Mystery: Norman Thomas di Giovanni

I don't have a lot of time to dig into the mystery--which is what I have been calling the origin and authenticity of the story called, variously, "The Fauna of Mirrors," "Animals in the Mirror," and "Animales del Mirro" by Jorge Luis Borges...and maybe Margarita Guerrero. Less than an hour per week, maybe. Not much time, really.

So today I wanted to devote my few minutes to Norman Thomas di Giovanni. I found this. di Giovanni worked directly with Borges on translations of Borges's work into English. As things progressed, after Borges passed away, di Giovanni found himself being deprived of the results of that work. Publishers and Borges's widow had begun releasing newly translated versions of Borges's Spanish editions, without di Giovanni's contributions at all. He writes:

Behind my back, I was being ushered out of the door (if such a mixed metaphor is permissable) and at the same time was being airbrushed out of history, out of Borges's existence. All of my volumes of his work - work to which he contributed and gave a unique voice - were deliberately allowed to go out of print.

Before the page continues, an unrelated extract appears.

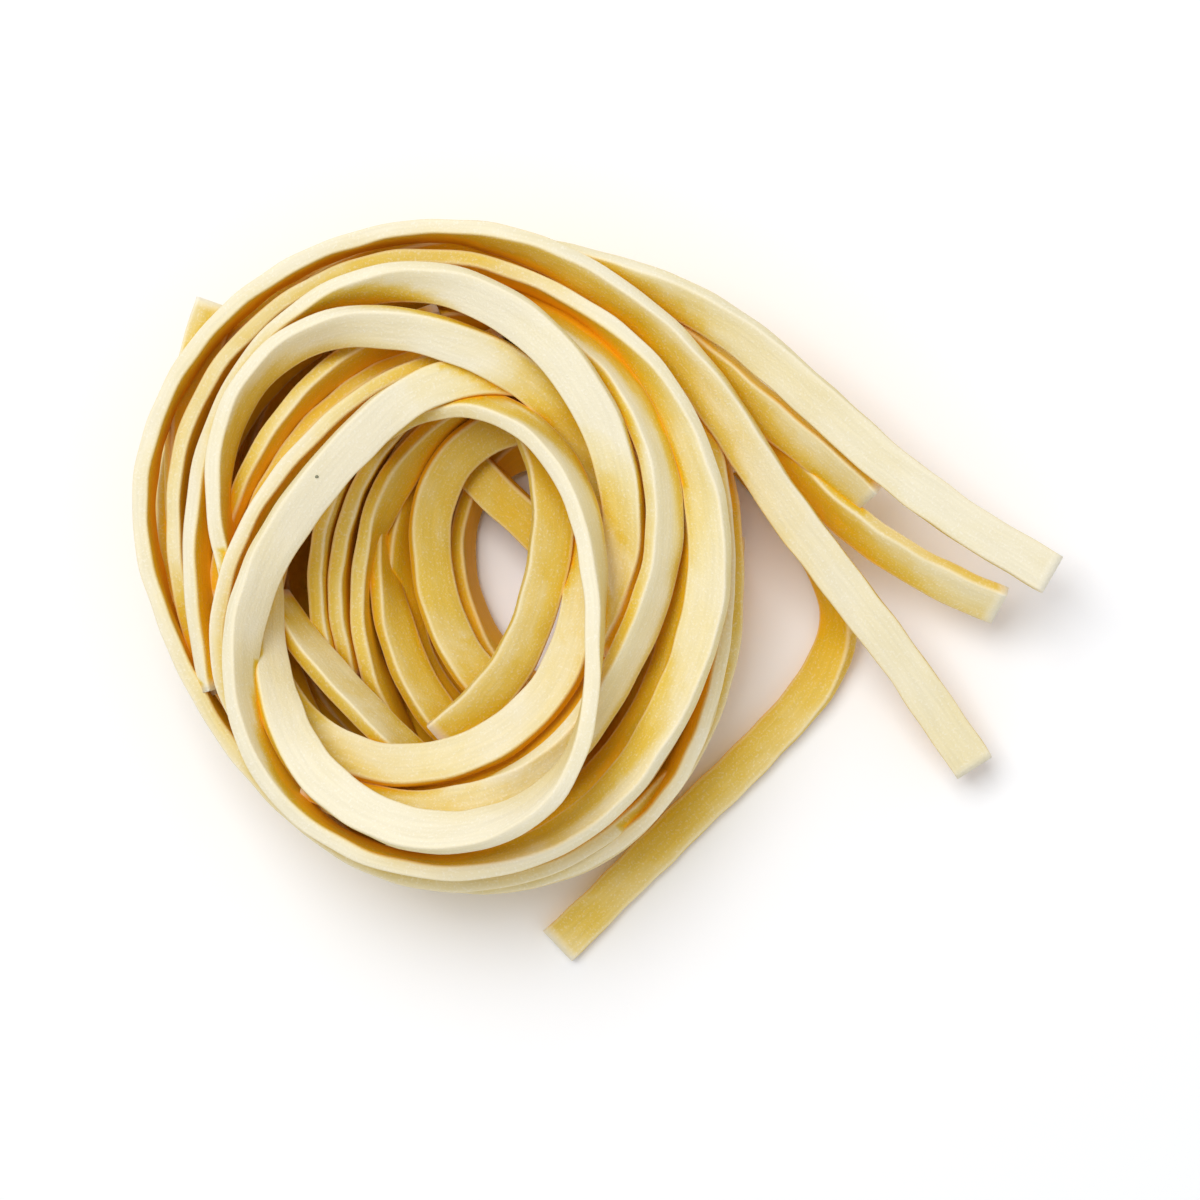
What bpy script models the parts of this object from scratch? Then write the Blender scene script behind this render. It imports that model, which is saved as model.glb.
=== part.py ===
"""Dry fettuccine nest: flat egg-pasta ribbons wound into a round nest with an open middle and loose ends.

The nest lies flat on z = 0 and +Y is its top as it is seen from above. Its loose ends leave it towards +X.
Lengths below are in millimetres and angles in degrees.
"""

from collections import namedtuple

import bmesh
import bpy
import numpy as np

MM = 0.001

# One ribbon of dry pasta
RIBBON_WIDTH = 5.0
RIBBON_THICKNESS = 2.0
SECTION_SPACING = 7.0
CURVE_STEPS = 12

# The outline of the nest from above, as a radius every 30 degrees, and the oval hole through its middle
OUTLINE = (35.8, 38.3, 39.6, 40.6, 40.5, 39.2, 37.0, 33.0, 35.6, 39.5, 40.5, 37.4)
HOLE_CENTRE = (7.8, 0.4)
HOLE_HALF_SIZE = (6.4, 12.5)

# The origin lies under the middle of the nest and its loose ends, this far from the middle of the ring
ORIGIN_FROM_RING = (18.7, -3.9, 0.0)

# A turn lies at radius[i] and height[i] at the bearing first + i * step round its centre. Its roll there is
# 0 where the ribbon lies flat, 90 where it stands on edge, and above 0 where the outer edge is the higher one.
# A loose end carries on from the last bearing through points of x, y, height and roll.
Turn = namedtuple("Turn", "centre first step radius height roll end", defaults=[()])
RING = (0.0, 0.0)
BOWL = (7.4, -0.8)

TURNS = {
    "outer_turn": Turn(
        RING, 380, -30,
        (32.6, 34.4, 37.2, 39.2, 38.0, 33.8, 32.6, 36.8, 38.8, 39.7, 39.6, 38.4, 38.6),
        (8, 10, 13, 14, 15, 16, 18, 19, 20, 20, 20, 19, 17),
        (80, 82, 84, 84, 84, 82, 86, 89, 90, 90, 86, 60, 18),
        ((46.2, -0.2, 14, 6), (55.8, -12.5, 10, 4), (64.0, -24.6, 6, 4)),
    ),
    "rim_turn": Turn(
        RING, 60, 30,
        (24.6, 21.2, 16.5, 15.9, 19.5, 26.6, 34.2, 37.2, 36.4,
         33.4, 33.3, 33.3, 34.3, 36.6, 36.6, 34.8, 31.4, 30.4),
        (19, 22, 25, 26, 25, 24, 22, 21, 20, 20, 21, 21, 20, 19, 19, 18, 17, 14),
        (8, 16, 26, 30, 34, 56, 76, 76, 46, 30, 30, 38, 68, 88, 90, 90, 84, 80),
    ),
    "crossing_turn": Turn(
        RING, -30, 30,
        (22.6, 23.3, 25.1, 28.9, 33.2, 33.6, 31.0, 28.7, 31.0),
        (17, 20, 24, 26, 25, 22, 20, 19, 17),
        (30, 34, 12, 14, 44, 70, 76, 62, 68),
    ),
    "flat_top_turn": Turn(
        RING, 0, 30,
        (24.2, 23.6, 24.4, 26.6, 31.3, 29.8, 24.6, 26.0),
        (15, 18, 21, 24, 24, 22, 20, 17),
        (20, 18, 16, 26, 56, 78, 80, 70),
    ),
    "rim_companion": Turn(
        RING, 60, 30,
        (27.0, 24.0, 21.0, 20.6, 24.4, 29.4, 31.4, 33.0),
        (15, 18, 21, 22, 21, 21, 18, 15),
        (66, 76, 84, 84, 82, 78, 74, 70),
    ),
    "front_turn": Turn(
        RING, 120, -30,
        (18.2, 20.4, 20.5, 19.7, 19.7, 22.5, 32.3, 33.2, 29.3, 23.6, 17.6),
        (17, 20, 23, 24, 25, 27, 28, 27, 24, 21, 18),
        (-36, -46, -54, -62, -74, -90, -112, -164, -172, -128, -116),
    ),
    "right_turn": Turn(
        RING, 240, 30,
        (31.2, 31.0, 28.8, 25.9, 27.9, 30.3, 32.4, 33.0),
        (18, 20, 21, 21, 22, 22, 20, 16),
        (60, 56, -50, -50, -52, -52, -50, -50),
    ),
    "under_rim_turn": Turn(
        RING, 260, 30,
        (34.6, 34.6, 32.0, 30.6, 30.6, 31.4),
        (16, 17, 17, 18, 17, 15),
        (44, 40, 38, 40, 48, 56),
    ),
    "slot_turn": Turn(
        RING, 240, 30,
        (31.0, 29.4, 26.4, 23.6, 24.6, 27.2, 29.0),
        (15, 18, 20, 18, 18, 18, 16),
        (60, 64, 64, 50, 46, 46, 46),
    ),
    "inner_front_turn": Turn(
        RING, 150, 30,
        (20.5, 22.8, 25.6, 26.8, 25.1, 22.8, 20.0, 17.6, 18.2),
        (13, 15, 17, 19, 20, 21, 20, 18, 16),
        (50, 44, 30, 20, 15, 15, 20, 30, 30),
    ),
    "inner_right_turn": Turn(
        RING, 270, 30,
        (21.5, 16.6, 14.2, 13.8, 17.0, 21.0),
        (15, 16, 17.5, 18, 17.5, 15),
        (-14, -18, -20, -22, -26, -30),
    ),
    "pocket_turn": Turn(
        RING, 90, 25,
        (29.5, 26.8, 24.8, 24.6, 27.0),
        (15, 18, 20, 19, 16),
        (64, 64, 64, 64, 64),
    ),
    "pocket_low_turn": Turn(
        RING, 95, 25,
        (26.0, 23.8, 22.4, 22.8, 25.0),
        (13, 16, 18, 17, 14),
        (70, 70, 70, 70, 70),
    ),
    "deep_wide_turn": Turn(
        BOWL, 60, 30,
        (20.0, 18.9, 16.1, 11.8, 10.0, 9.9, 11.8, 17.4, 21.5),
        (13, 13, 12, 10, 9, 10, 11, 12, 13),
        (24, 24, 24, 26, 28, 26, 22, 20, 20),
    ),
    "deep_narrow_turn": Turn(
        BOWL, 60, 30,
        (19.6, 16.4, 12.0, 8.2, 6.6, 6.6, 8.0, 13.2, 18.6),
        (7, 7, 6, 6, 5, 5, 6, 7, 7),
        (64, 70, 76, 80, 82, 80, 74, 66, 60),
    ),
    "deep_left_turn": Turn(
        BOWL, 90, 30,
        (23.0, 21.0, 17.8, 15.2, 15.6, 20.0, 24.3),
        (12, 11, 10, 9, 9, 10, 12),
        (50, 54, 56, 58, 56, 50, 44),
    ),
    "bowl_wall_turn": Turn(
        BOWL, 100, 30,
        (21.5, 18.8, 17.6, 18.4, 21.4, 25.6),
        (11, 11, 11, 11, 10, 8),
        (72, 78, 82, 80, 74, 66),
    ),
    "bowl_edge_turn": Turn(
        BOWL, 95, 30,
        (25.0, 21.8, 20.4, 20.8, 22.6),
        (13, 13, 13, 13, 10),
        (72, 78, 84, 82, 74),
    ),
    "bowl_brim_turn": Turn(
        BOWL, 90, 30,
        (28.5, 25.0, 23.0, 23.0, 23.6),
        (14, 14, 15, 14, 11),
        (72, 78, 84, 80, 72),
    ),
    "bright_end": Turn(
        RING, 150, -30,
        (36.0, 37.4, 38.0, 38.8),
        (12, 14, 16, 18),
        (76, 76, 72, 60),
        ((28.7, 31.7, 19, 46), (38.8, 24.8, 19, 26), (50.4, 13.8, 17, 8), (60.7, 5.6, 15, 2),
         (73.2, -1.8, 13, 0)),
    ),
    "under_end": Turn(
        RING, 120, -30,
        (34.0, 36.2, 37.4),
        (12, 13, 15),
        (66, 64, 60),
        ((26.4, 29.4, 16, 56), (34.6, 21.4, 15, 46), (42.6, 14.4, 14, 40), (51.2, 7.0, 12, 40)),
    ),
    "middle_end": Turn(
        RING, 75, -30,
        (33.0, 35.6),
        (10, 12),
        (60, 56),
        ((34.4, 19.4, 12, 50), (43.0, 11.0, 12, 46), (51.7, 2.8, 11, 44), (59.6, -2.2, 10, 42),
         (67.2, -5.2, 9, 42)),
    ),
    "nub_end": Turn(
        RING, 203, -24,
        (30.0, 34.0, 37.8, 43.2),
        (12, 13, 14, 15),
        (60, 60, 50, 36),
    ),
    "bowl_crossing_piece": Turn(
        BOWL, 186, 18,
        (29.0, 25.4, 23.6, 24.8, 28.4),
        (15, 17, 17.5, 17, 15),
        (52, 56, 58, 56, 52),
    ),
    "hole_crossing_piece": Turn(
        RING, 98, -28,
        (16.5, 11.6, 10.2, 13.0, 20.0),
        (8, 8.5, 9, 9, 8),
        (18, 18, 18, 18, 18),
    ),
    "low_end": Turn(
        RING, 70, -22,
        (33.0, 34.0, 37.0),
        (4, 3.6, 3.2),
        (74, 74, 74),
        ((43, 4, 3.2, 70), (49.2, -4, 3, 62), (47.6, -12, 2.4, 30), (38.6, -21.6, 1.6, 6),
         (27, -32.9, 1.4, 0), (13, -46.6, 1.4, 0)),
    ),
}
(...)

No publisher, no editor, no agent, no executor of any estate ever wrote to me to explain any of this. New translations appeared. Viking-Penguin had bought up E.P. Dutton, and unilaterally, without a single word to me, they nullified my contracts, an act which experts in the law have told me was illegal. So ruthless was Viking that they even commissioned a new edition of Borges's poems, stealing from my edition, without permission, without payment, a considerable body of my work.

This is all very depressing.

I learned all this when I was looking up di Giovanni with the hopes of contacting him about the mystery. He passed away in February of 2017.

Norman Thomas di Giovanni will be remembered by friends in Buenos Aires for his wit and for his brash manner in all that he set out to do. He must also be remembered for his brilliant literary training, his high quality as a translator and his capacity to move from his hard-knocks managerial style to his kindness as a friend to all of his friends and for his often excessive generosity. Di Giovanni wanted to help the whole world. He was a sponge for attention and affection from all those he befriended or was close to at any one time.
However, Di Giovanni would probably want to be remembered simply as the best translator that Jorge Luis Borges ever had.